━━ DATA PROVIDED
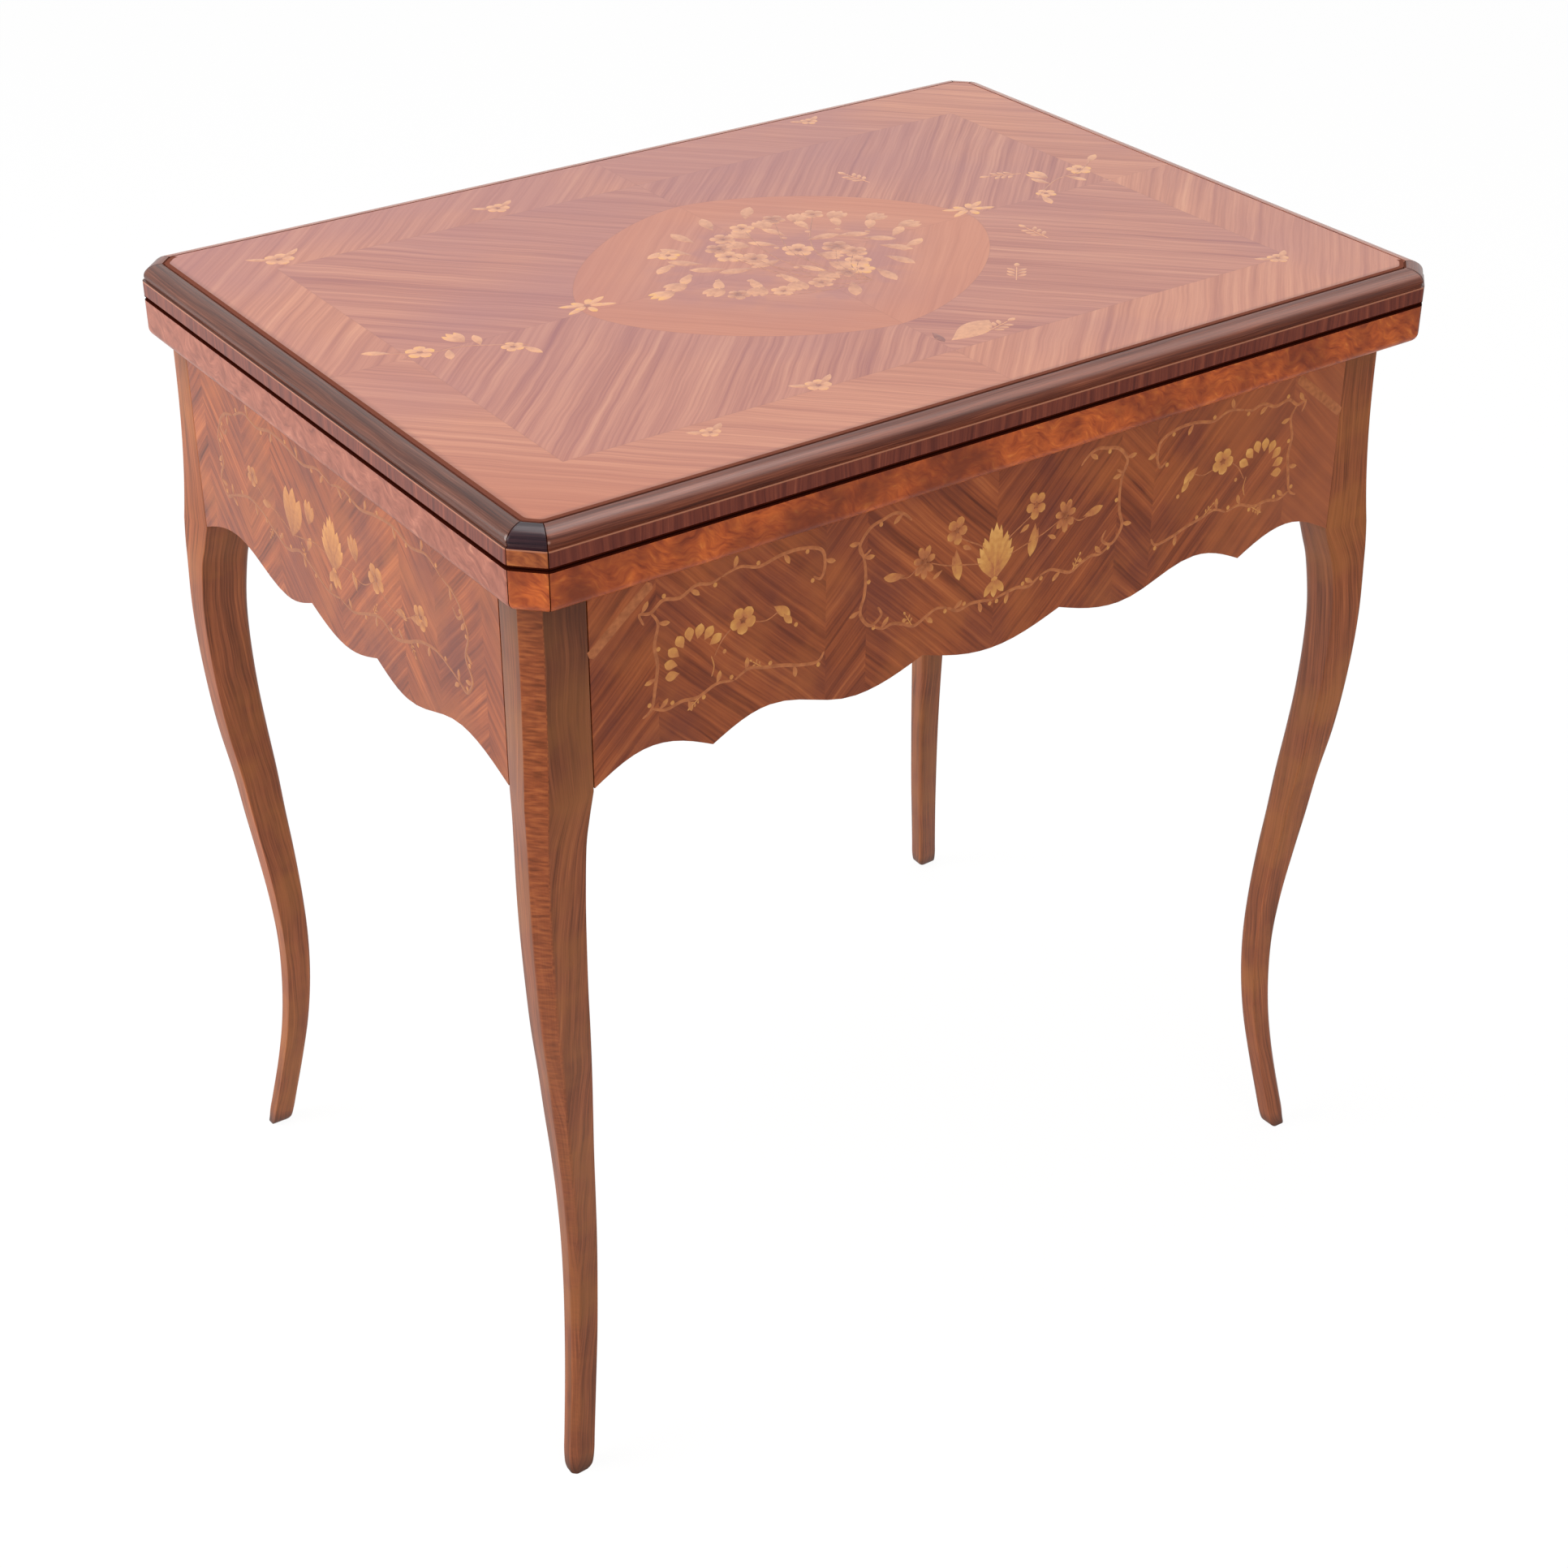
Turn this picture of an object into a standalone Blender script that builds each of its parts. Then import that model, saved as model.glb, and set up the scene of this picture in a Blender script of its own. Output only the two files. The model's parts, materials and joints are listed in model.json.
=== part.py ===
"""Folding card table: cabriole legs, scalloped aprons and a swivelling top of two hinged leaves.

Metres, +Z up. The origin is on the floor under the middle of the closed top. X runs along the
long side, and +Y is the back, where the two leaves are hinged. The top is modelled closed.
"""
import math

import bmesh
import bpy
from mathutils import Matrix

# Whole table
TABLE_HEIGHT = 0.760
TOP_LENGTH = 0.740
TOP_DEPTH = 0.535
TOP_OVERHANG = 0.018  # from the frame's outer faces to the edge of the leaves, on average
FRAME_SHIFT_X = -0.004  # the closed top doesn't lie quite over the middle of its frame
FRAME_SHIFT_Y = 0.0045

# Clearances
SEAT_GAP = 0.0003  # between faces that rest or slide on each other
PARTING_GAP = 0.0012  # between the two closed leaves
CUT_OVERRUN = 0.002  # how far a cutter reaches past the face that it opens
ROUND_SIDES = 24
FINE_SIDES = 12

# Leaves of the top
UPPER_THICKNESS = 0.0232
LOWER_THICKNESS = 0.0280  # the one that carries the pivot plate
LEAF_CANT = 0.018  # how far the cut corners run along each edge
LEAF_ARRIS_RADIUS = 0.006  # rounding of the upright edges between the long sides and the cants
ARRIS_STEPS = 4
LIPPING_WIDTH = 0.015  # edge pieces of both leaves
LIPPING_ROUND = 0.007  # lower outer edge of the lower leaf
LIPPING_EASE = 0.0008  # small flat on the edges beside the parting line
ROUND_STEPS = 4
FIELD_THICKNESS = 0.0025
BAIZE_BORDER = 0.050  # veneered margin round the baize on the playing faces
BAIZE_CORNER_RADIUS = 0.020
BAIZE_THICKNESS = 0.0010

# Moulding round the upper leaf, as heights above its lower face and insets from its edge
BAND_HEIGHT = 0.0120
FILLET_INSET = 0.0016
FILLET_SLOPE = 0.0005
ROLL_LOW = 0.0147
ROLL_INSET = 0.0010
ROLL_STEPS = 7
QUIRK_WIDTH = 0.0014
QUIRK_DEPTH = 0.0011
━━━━
Beginning at the top of the data, extract each line through the line containing "BAIZE_THICKNESS = 0.0010" and return those lines exactly, with nothing added.

== RESPONSE TO THE TASK ==
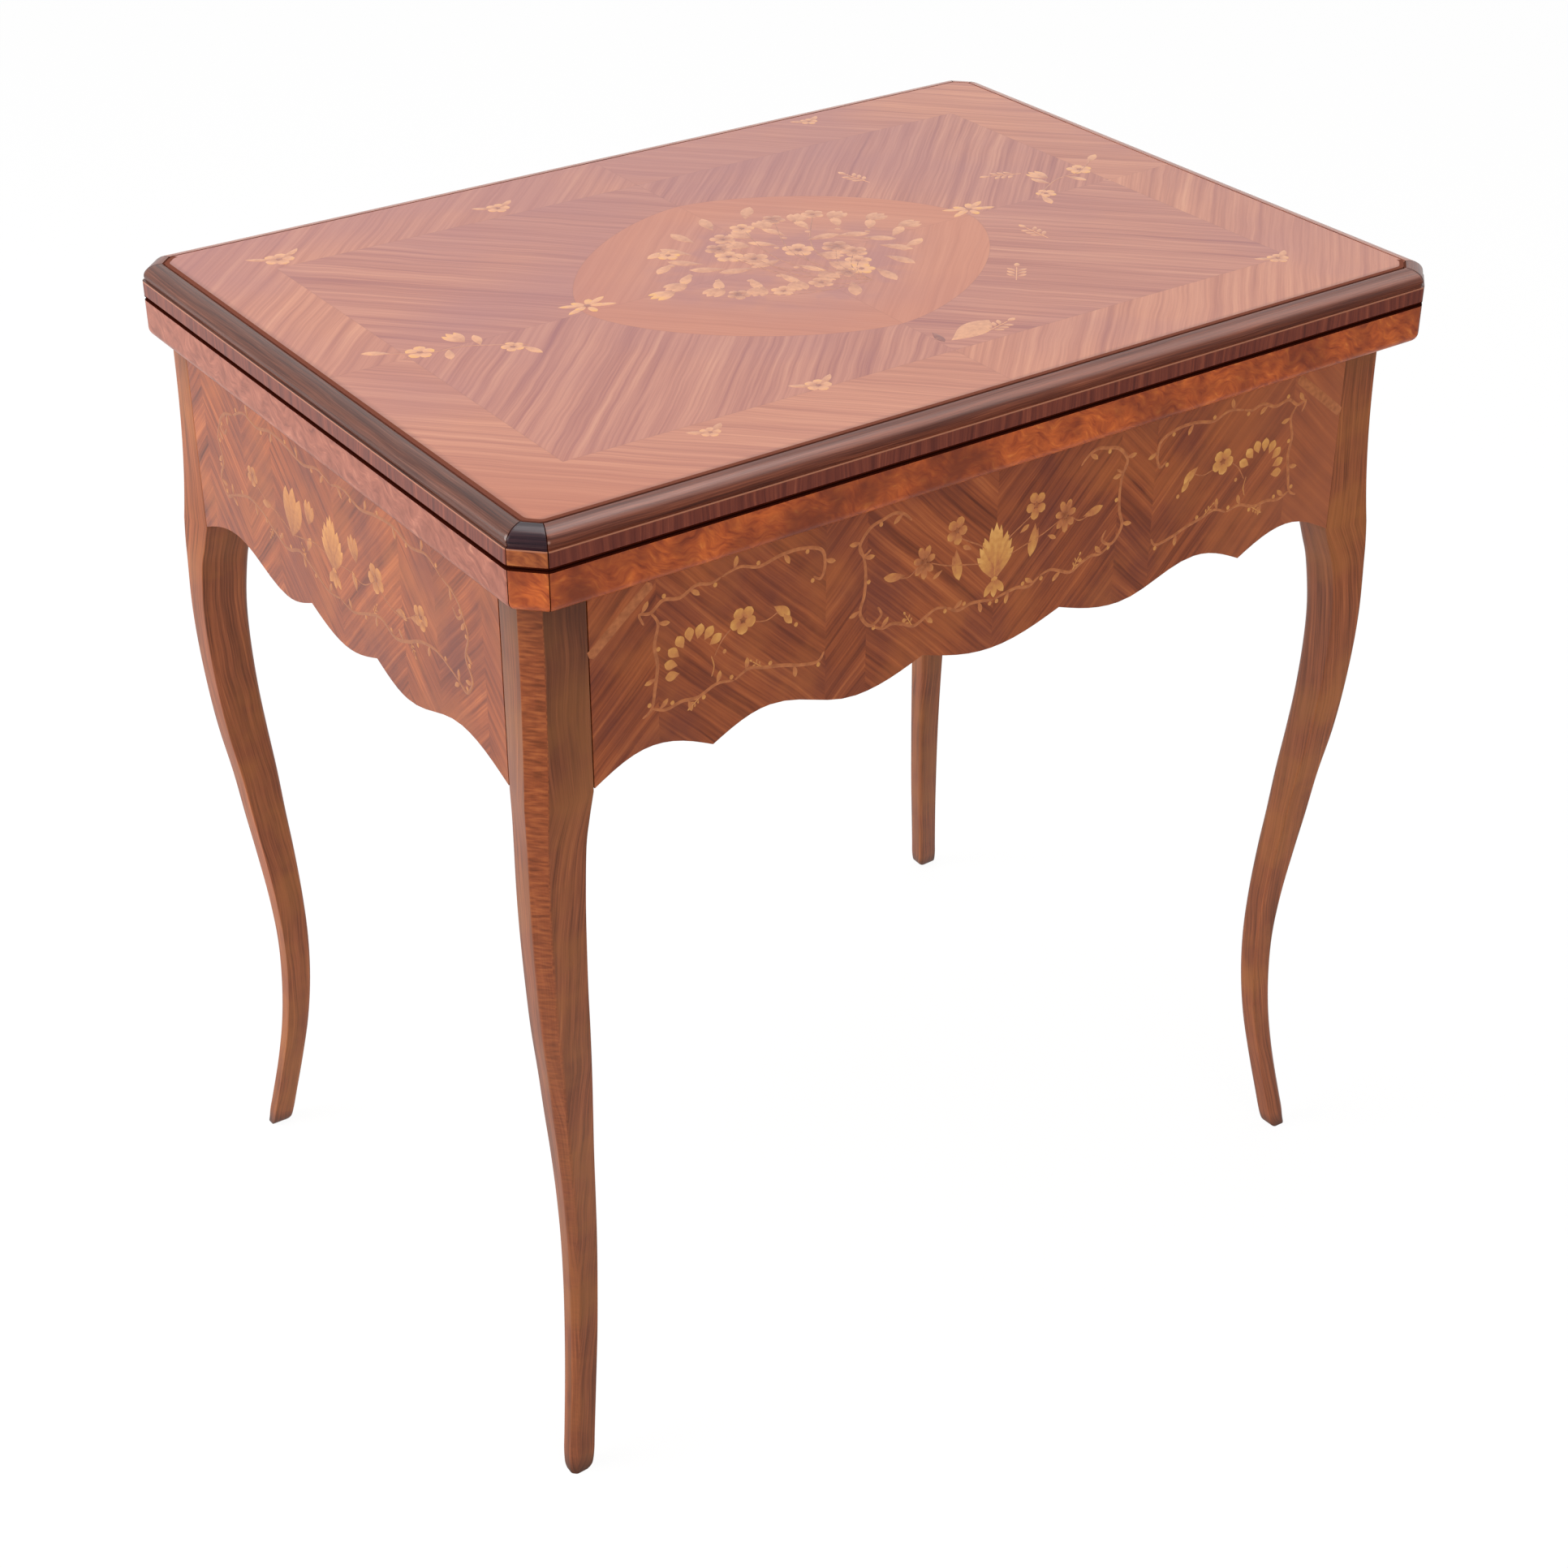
Turn this picture of an object into a standalone Blender script that builds each of its parts. Then import that model, saved as model.glb, and set up the scene of this picture in a Blender script of its own. Output only the two files. The model's parts, materials and joints are listed in model.json.
=== part.py ===
"""Folding card table: cabriole legs, scalloped aprons and a swivelling top of two hinged leaves.

Metres, +Z up. The origin is on the floor under the middle of the closed top. X runs along the
long side, and +Y is the back, where the two leaves are hinged. The top is modelled closed.
"""
import math

import bmesh
import bpy
from mathutils import Matrix

# Whole table
TABLE_HEIGHT = 0.760
TOP_LENGTH = 0.740
TOP_DEPTH = 0.535
TOP_OVERHANG = 0.018  # from the frame's outer faces to the edge of the leaves, on average
FRAME_SHIFT_X = -0.004  # the closed top doesn't lie quite over the middle of its frame
FRAME_SHIFT_Y = 0.0045

# Clearances
SEAT_GAP = 0.0003  # between faces that rest or slide on each other
PARTING_GAP = 0.0012  # between the two closed leaves
CUT_OVERRUN = 0.002  # how far a cutter reaches past the face that it opens
ROUND_SIDES = 24
FINE_SIDES = 12

# Leaves of the top
UPPER_THICKNESS = 0.0232
LOWER_THICKNESS = 0.0280  # the one that carries the pivot plate
LEAF_CANT = 0.018  # how far the cut corners run along each edge
LEAF_ARRIS_RADIUS = 0.006  # rounding of the upright edges between the long sides and the cants
ARRIS_STEPS = 4
LIPPING_WIDTH = 0.015  # edge pieces of both leaves
LIPPING_ROUND = 0.007  # lower outer edge of the lower leaf
LIPPING_EASE = 0.0008  # small flat on the edges beside the parting line
ROUND_STEPS = 4
FIELD_THICKNESS = 0.0025
BAIZE_BORDER = 0.050  # veneered margin round the baize on the playing faces
BAIZE_CORNER_RADIUS = 0.020
BAIZE_THICKNESS = 0.0010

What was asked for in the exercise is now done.